» **Your instructions**:
Write out the lines from the top of the material through the line with "const FULL_WIDTH_FROM = 145;", exactly and with nothing added.

» **Data provided**:
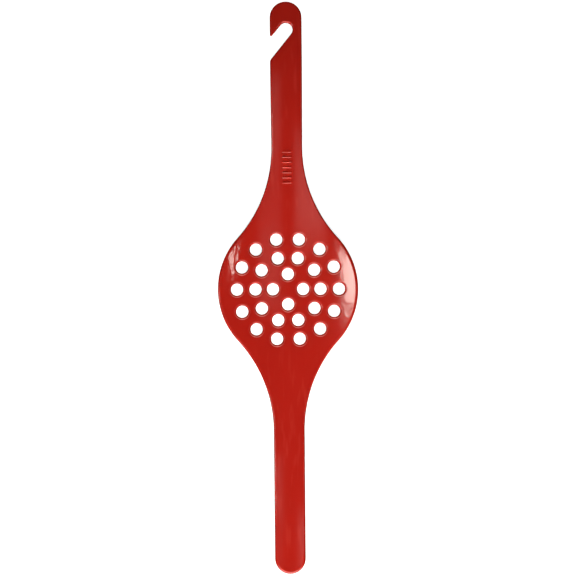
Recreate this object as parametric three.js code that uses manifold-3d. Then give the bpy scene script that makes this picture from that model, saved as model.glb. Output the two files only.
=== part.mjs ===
// Two-handled straining scoop, moulded in one piece of glossy red plastic.
//
// A shallow round bowl with rings of straining holes sits between two flat handles, so that the
// scoop can lie across a pot.  One handle ends in a slanted hanging slot, the other in a plain
// round end.  Units are millimetres.  The origin is the middle of the bowl's flat underside, +Y
// runs along the handles towards the hanging slot and +Z is the open side of the bowl.

import * as THREE from 'three';
import { LoftGeometry } from 'three/addons/geometries/LoftGeometry.js';
import { mergeVertices } from 'three/addons/utils/BufferGeometryUtils.js';
import Module from 'manifold-3d';

const wasm = await Module();
wasm.setup();

// ---- driving dimensions: outline seen from above ----
const HOOK_END = 191; // tip of the handle with the hanging slot
const PLAIN_END = 189; // tip of the other handle, on -Y
const BOWL_HALF_WIDTH = 46.7;
const BOWL_SIDE_RADIUS = 51.2; // arc of each side of the bowl
const FLARE_RADIUS = 90; // hollow arc from bowl to handle
const NECK_HALF_WIDTH = 10.3;
const HOOK_HALF_WIDTH = 10.6; // also the radius of that handle's round end
const PLAIN_HALF_WIDTH = 10.2;
const FULL_WIDTH_FROM = 145; // the handles taper up to this distance from the middle of the bowl

// ---- driving dimensions: height of the upper face ----
const FLOOR_HEIGHT = 2.1; // upper face at the middle of the bowl
const HANDLE_RISE = 12.5; // crest of each handle above the bowl's floor
const CREST = 165; // distance of that crest from the middle of the bowl
const DROOP_RADIUS = 420; // the handles bend down again past the crest
const CROSS_RADIUS = 118; // hollow curve across the bowl and the handles

// ---- driving dimensions: wall ----
const WALL = 2.4;
const HANDLE_CROWN = 1; // extra thickness along the middle of each handle
const CROWN_START = 50;
const CROWN_FULL = 110;
const EDGE_WIDTH = 1.2; // reach of the rounding along the outline, seen from above
const UPPER_EDGE_DROP = 1.9;
const LOWER_EDGE_DROP = 0.4;

// ---- driving dimensions: openings ----
const HOLE_RADIUS = 4;
const HOLE_RINGS = [
	{ radius: 10.1, count: 4 },
	{ radius: 21.7, count: 10 },
	{ radius: 34, count: 14 },
];
const SLOT_INSET = 18.7; // centre of the slot's round end below the handle's tip
const SLOT_HALF_WIDTH = 4.5;
const SLOT_ANGLE = THREE.MathUtils.degToRad( 231 ); // from the round end out through the -X edge
const BEAK_RADIUS = 0.9;
const MOUTH_RADIUS = 3;

// ---- driving dimensions: thumb ribs on the hook handle's neck ----
const RIB_COUNT = 7;
const RIB_START = 71;
const RIB_PITCH = 3.4;
const RIB_LENGTH = 6.4;
const RIB_WIDTH = 1.3;
const RIB_HEIGHT = 0.35;
const RIB_ROOT = 0.8;

// ---- fineness of the faceted solid ----
const ACROSS = 12;
const EDGE_STEPS = 2;
const CAP_STEPS = 6;
const STRAIGHT_STEPS = 4;
const TAPER_STEPS = 6;
const FLARE_STEPS = 9;
const BOWL_STEPS = 16;
const HOLE_SIDES = 24;
const SLOT_STEPS = 10; // in each of the slot's arcs
const MERGE_DISTANCE = 1e-4;
const CUT_HEIGHT = 40; // taller than the scoop

// ---- outline ----
const bowlArcX = BOWL_HALF_WIDTH - BOWL_SIDE_RADIUS;
const flareX = NECK_HALF_WIDTH + FLARE_RADIUS;
const flareY = Math.sqrt( ( BOWL_SIDE_RADIUS + FLARE_RADIUS ) ** 2 - ( flareX - bowlArcX ) ** 2 );
const joinY = flareY * BOWL_SIDE_RADIUS / ( BOWL_SIDE_RADIUS + FLARE_RADIUS );
const joinAngle = Math.asin( joinY / BOWL_SIDE_RADIUS );

const { clamp, lerp, smoothstep } = THREE.MathUtils;

function endOf( y ) {

	return y > 0
		? { radius: HOOK_HALF_WIDTH, start: HOOK_END - HOOK_HALF_WIDTH }
		: { radius: PLAIN_HALF_WIDTH, start: PLAIN_END - PLAIN_HALF_WIDTH };

}

function halfWidth( y ) {

	const along = Math.abs( y );
	const end = endOf( y );
	if ( along < joinY ) return bowlArcX + Math.sqrt( BOWL_SIDE_RADIUS ** 2 - along ** 2 );
	if ( along < flareY ) return flareX - Math.sqrt( FLARE_RADIUS ** 2 - ( flareY - along ) ** 2 );
	return lerp( NECK_HALF_WIDTH, end.radius, clamp( ( along - flareY ) / ( FULL_WIDTH_FROM - flareY ), 0, 1 ) );

}

// Distance from the handle's centre line, or from the centre of its round end past that.
function offCentre( x, y ) {

	return Math.hypot( x, Math.max( 0, Math.abs( y ) - endOf( y ).start ) );

}

// ---- upper and lower face ----
function centreHeight( y ) {

	const along = Math.abs( y );
	const rise = HANDLE_RISE * smoothstep( along, 0, CREST );
	const droop = Math.max( 0, along - CREST ) ** 2 / ( 2 * DROOP_RADIUS );
	return FLOOR_HEIGHT + rise - droop;

}

function topHeight( x, y ) {

	return centreHeight( y ) + offCentre( x, y ) ** 2 / ( 2 * CROSS_RADIUS );

}

function wallThickness( x, y ) {

	const crown = HANDLE_CROWN * smoothstep( Math.abs( y ), CROWN_START, CROWN_FULL );
	return WALL + crown * ( 1 - ( offCentre( x, y ) / halfWidth( y ) ) ** 2 );

}

// The lower face keeps its distance square to the upper one, and is flat where the scoop stands.
function bottomHeight( x, y ) {

	const step = 0.01;
	const slopeX = ( topHeight( x + step, y ) - topHeight( x - step, y ) ) / ( 2 * step );
	const slopeY = ( topHeight( x, y + step ) - topHeight( x, y - step ) ) / ( 2 * step );
	return Math.max( 0, topHeight( x, y ) - wallThickness( x, y ) * Math.hypot( 1, slopeX, slopeY ) );

}

// ---- solids ----
function solidFrom( geometry ) {

	const bare = new THREE.BufferGeometry();
	bare.setAttribute( 'position', geometry.getAttribute( 'position' ) );
	bare.setIndex( geometry.getIndex() );
	const merged = mergeVertices( bare, MERGE_DISTANCE );
	const corners = merged.getIndex().array;
	const triangles = [];
	for ( let i = 0; i < corners.length; i += 3 ) {

		const [ a, b, c ] = corners.slice( i, i + 3 );
		if ( a !== b && b !== c && c !== a ) triangles.push( a, b, c );

	}

	return new wasm.Manifold( new wasm.Mesh( {
		numProp: 3,
		vertProperties: new Float32Array( merged.getAttribute( 'position' ).array ),
		triVerts: new Uint32Array( triangles ),
	} ) );

}

function geometryFrom( solid ) {

	const { numProp, vertProperties, triVerts } = solid.getMesh();
	const geometry = new THREE.BufferGeometry();
	geometry.setAttribute( 'position', new THREE.BufferAttribute( new Float32Array( vertProperties ), numProp ) );
	geometry.setIndex( new THREE.BufferAttribute( new Uint32Array( triVerts ), 1 ) );
	geometry.computeVertexNormals();
	return geometry;

}

// Points of the outline's +X side from tip to tip, set in by the width of the edge's rounding, each
// with the direction that faces out of the outline there.
function insetSide() {

	const arc = ( x, y, radius, from, to, steps, facing ) =>
		Array.from( { length: steps + 1 }, ( _, k ) => {

			const angle = lerp( from, to, k / steps );
			const inset = radius - facing * EDGE_WIDTH;
			const spoke = new THREE.Vector2( Math.cos( angle ), Math.sin( angle ) );
			const point = new THREE.Vector2( x, y ).addScaledVector( spoke, inset );
			return { point, out: spoke.multiplyScalar( facing ) };

		} );
	const line = ( from, to, steps ) =>
		Array.from( { length: steps - 1 }, ( _, k ) => ( {
			point: from.clone().lerp( to, ( k + 1 ) / steps ),
			out: new THREE.Vector2( 1, 0 ),
		} ) );
	const handle = ( cap, side, flare ) => { // from the round end to the hollow arc

		const knee = new THREE.Vector2( cap.point.x, side * FULL_WIDTH_FROM );
		const straight = line( cap.point, knee, STRAIGHT_STEPS );
		const taper = line( knee, flare.point, TAPER_STEPS );
		return [ ...straight, { point: knee, out: cap.out }, ...taper ];

	};

	const half = Math.PI / 2;
	const hook = endOf( 1 );
	const plain = endOf( - 1 );
	const plainCap = arc( 0, - plain.start, plain.radius, - half, 0, CAP_STEPS, 1 );
	const plainFlare = arc( flareX, - flareY, FLARE_RADIUS, Math.PI, Math.PI - joinAngle, FLARE_STEPS, - 1 );
	const bowl = arc( bowlArcX, 0, BOWL_SIDE_RADIUS, - joinAngle, joinAngle, BOWL_STEPS, 1 );
	const hookFlare = arc( flareX, flareY, FLARE_RADIUS, Math.PI + joinAngle, Math.PI, FLARE_STEPS, - 1 );
	const hookCap = arc( 0, hook.start, hook.radius, 0, half, CAP_STEPS, 1 );
	return [
		...plainCap,
		...handle( plainCap.at( - 1 ), - 1, plainFlare[ 0 ] ),
		...plainFlare.slice( 0, - 1 ),
		...bowl,
		...hookFlare.slice( 1 ),
		...handle( hookCap[ 0 ], 1, hookFlare.at( - 1 ) ).reverse(),
		...hookCap,
	];

}

// One closed ring round the wall: upper face, +X edge, lower face, -X edge.
function wallSection( { point, out } ) {

	const section = [];
	const add = ( x, y, z ) => section.push( new THREE.Vector3( x, y, z ) );
	const acrossX = ( i ) => point.x * ( 2 * i / ACROSS - 1 );
	const edge = ( side, isTop, k ) => {

		const turn = k / EDGE_STEPS * Math.PI / 2;
		const reach = EDGE_WIDTH * Math.sin( turn );
		const drop = ( isTop ? UPPER_EDGE_DROP : LOWER_EDGE_DROP ) * ( 1 - Math.cos( turn ) );
		const x = side * ( point.x + out.x * reach );
		const y = point.y + out.y * reach;
		add( x, y, isTop ? topHeight( x, y ) - drop : bottomHeight( x, y ) + drop );

	};

	for ( let i = 0; i <= ACROSS; i ++ ) add( acrossX( i ), point.y, topHeight( acrossX( i ), point.y ) );
	for ( let k = 1; k <= EDGE_STEPS; k ++ ) edge( 1, true, k );
	for ( let k = EDGE_STEPS; k >= 1; k -- ) edge( 1, false, k );
	for ( let i = ACROSS; i >= 0; i -- ) add( acrossX( i ), point.y, bottomHeight( acrossX( i ), point.y ) );
	for ( let k = 1; k <= EDGE_STEPS; k ++ ) edge( - 1, false, k );
	for ( let k = EDGE_STEPS; k >= 1; k -- ) edge( - 1, true, k );
	return section;

}

function plate() {

	return solidFrom( new LoftGeometry( insetSide().map( wallSection ) ) );

}

function strainingHoles() {

	const holes = HOLE_RINGS.flatMap( ( { radius, count } ) =>
		Array.from( { length: count }, ( _, k ) => {

			const angle = 2 * Math.PI * k / count;
			const cutter = new THREE.CylinderGeometry( HOLE_RADIUS, HOLE_RADIUS, CUT_HEIGHT, HOLE_SIDES );
			cutter.rotateX( Math.PI / 2 );
			cutter.translate( radius * Math.cos( angle ), radius * Math.sin( angle ), 0 );
			return solidFrom( cutter );

		} ) );
	return wasm.Manifold.union( holes );

}

// A straight slot with one round end.  Both corners of its mouth are rounded into the handle's edge.
function hangingSlot() {

	const centre = new THREE.Vector2( 0, HOOK_END - SLOT_INSET );
	const across = new THREE.Vector2( Math.sin( SLOT_ANGLE ), - Math.cos( SLOT_ANGLE ) );
	const acrossAngle = across.angle();
	const edgeX = - HOOK_HALF_WIDTH;
	const outside = edgeX - SLOT_HALF_WIDTH;
	const cornerCentre = ( radius, side ) => {

		const x = edgeX + radius;
		return new THREE.Vector2( x, centre.y + ( side * ( SLOT_HALF_WIDTH + radius ) - x * across.x ) / across.y );

	};

	const beak = cornerCentre( BEAK_RADIUS, 1 );
	const mouth = cornerCentre( MOUTH_RADIUS, - 1 );
	const outline = new THREE.Shape();
	outline.absarc( centre.x, centre.y, SLOT_HALF_WIDTH, acrossAngle - Math.PI, acrossAngle, false );
	outline.absarc( beak.x, beak.y, BEAK_RADIUS, acrossAngle - Math.PI, - Math.PI, true );
	outline.lineTo( outside, beak.y );
	outline.lineTo( outside, mouth.y );
	outline.absarc( mouth.x, mouth.y, MOUTH_RADIUS, Math.PI, acrossAngle, true );
	return solidFrom( new THREE.ExtrudeGeometry( outline, {
		depth: CUT_HEIGHT,
		bevelEnabled: false,
		curveSegments: SLOT_STEPS,
	} ) );

}

function thumbRibs() {

	const ribs = Array.from( { length: RIB_COUNT }, ( _, k ) => {

		const y = RIB_START + k * RIB_PITCH;
		const rib = new THREE.BoxGeometry( RIB_LENGTH, RIB_WIDTH, RIB_HEIGHT + RIB_ROOT );
		rib.translate( 0, y, topHeight( 0, y ) + ( RIB_HEIGHT - RIB_ROOT ) / 2 );
		return solidFrom( rib );

	} );
	return wasm.Manifold.union( ribs );

}

// ---- the one moulded piece ----
const redPlastic = new THREE.MeshStandardMaterial( { color: 0xb42014, roughness: 0.12, metalness: 0 } );

function strainerBody() {

	const solid = plate().subtract( strainingHoles() ).subtract( hangingSlot() ).add( thumbRibs() );
	const mesh = new THREE.Mesh( geometryFrom( solid ), redPlastic );
	mesh.name = 'strainer_body';
	return mesh;

}

const strainer = new THREE.Group();
strainer.add( strainerBody() );

export default strainer;
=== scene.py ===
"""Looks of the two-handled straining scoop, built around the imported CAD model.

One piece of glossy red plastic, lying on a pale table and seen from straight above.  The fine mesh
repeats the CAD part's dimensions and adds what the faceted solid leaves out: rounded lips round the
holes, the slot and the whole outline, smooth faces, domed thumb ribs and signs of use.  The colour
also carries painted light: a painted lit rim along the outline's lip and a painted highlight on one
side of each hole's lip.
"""

import math
import bpy
import numpy as np
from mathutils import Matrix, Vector
from mathutils.geometry import delaunay_2d_cdt
from mathutils.kdtree import KDTree


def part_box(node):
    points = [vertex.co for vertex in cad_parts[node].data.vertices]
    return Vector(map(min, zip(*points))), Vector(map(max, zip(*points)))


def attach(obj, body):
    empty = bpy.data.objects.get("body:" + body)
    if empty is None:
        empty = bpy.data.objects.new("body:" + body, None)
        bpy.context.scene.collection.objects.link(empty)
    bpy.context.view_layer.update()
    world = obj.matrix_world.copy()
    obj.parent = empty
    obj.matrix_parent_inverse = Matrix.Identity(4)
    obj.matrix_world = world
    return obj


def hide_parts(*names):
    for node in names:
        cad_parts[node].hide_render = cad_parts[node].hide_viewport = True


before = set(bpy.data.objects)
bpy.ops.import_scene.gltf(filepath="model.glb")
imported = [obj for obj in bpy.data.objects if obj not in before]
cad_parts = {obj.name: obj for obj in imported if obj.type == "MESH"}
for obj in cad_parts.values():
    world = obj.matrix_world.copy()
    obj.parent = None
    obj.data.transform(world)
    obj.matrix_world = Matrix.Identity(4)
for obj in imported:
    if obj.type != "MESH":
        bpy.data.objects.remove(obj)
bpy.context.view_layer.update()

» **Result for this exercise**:
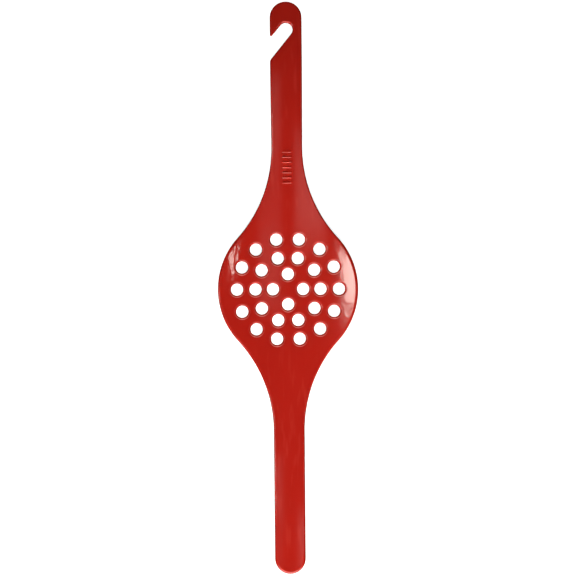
Recreate this object as parametric three.js code that uses manifold-3d. Then give the bpy scene script that makes this picture from that model, saved as model.glb. Output the two files only.
=== part.mjs ===
// Two-handled straining scoop, moulded in one piece of glossy red plastic.
//
// A shallow round bowl with rings of straining holes sits between two flat handles, so that the
// scoop can lie across a pot.  One handle ends in a slanted hanging slot, the other in a plain
// round end.  Units are millimetres.  The origin is the middle of the bowl's flat underside, +Y
// runs along the handles towards the hanging slot and +Z is the open side of the bowl.

import * as THREE from 'three';
import { LoftGeometry } from 'three/addons/geometries/LoftGeometry.js';
import { mergeVertices } from 'three/addons/utils/BufferGeometryUtils.js';
import Module from 'manifold-3d';

const wasm = await Module();
wasm.setup();

// ---- driving dimensions: outline seen from above ----
const HOOK_END = 191; // tip of the handle with the hanging slot
const PLAIN_END = 189; // tip of the other handle, on -Y
const BOWL_HALF_WIDTH = 46.7;
const BOWL_SIDE_RADIUS = 51.2; // arc of each side of the bowl
const FLARE_RADIUS = 90; // hollow arc from bowl to handle
const NECK_HALF_WIDTH = 10.3;
const HOOK_HALF_WIDTH = 10.6; // also the radius of that handle's round end
const PLAIN_HALF_WIDTH = 10.2;
const FULL_WIDTH_FROM = 145; // the handles taper up to this distance from the middle of the bowl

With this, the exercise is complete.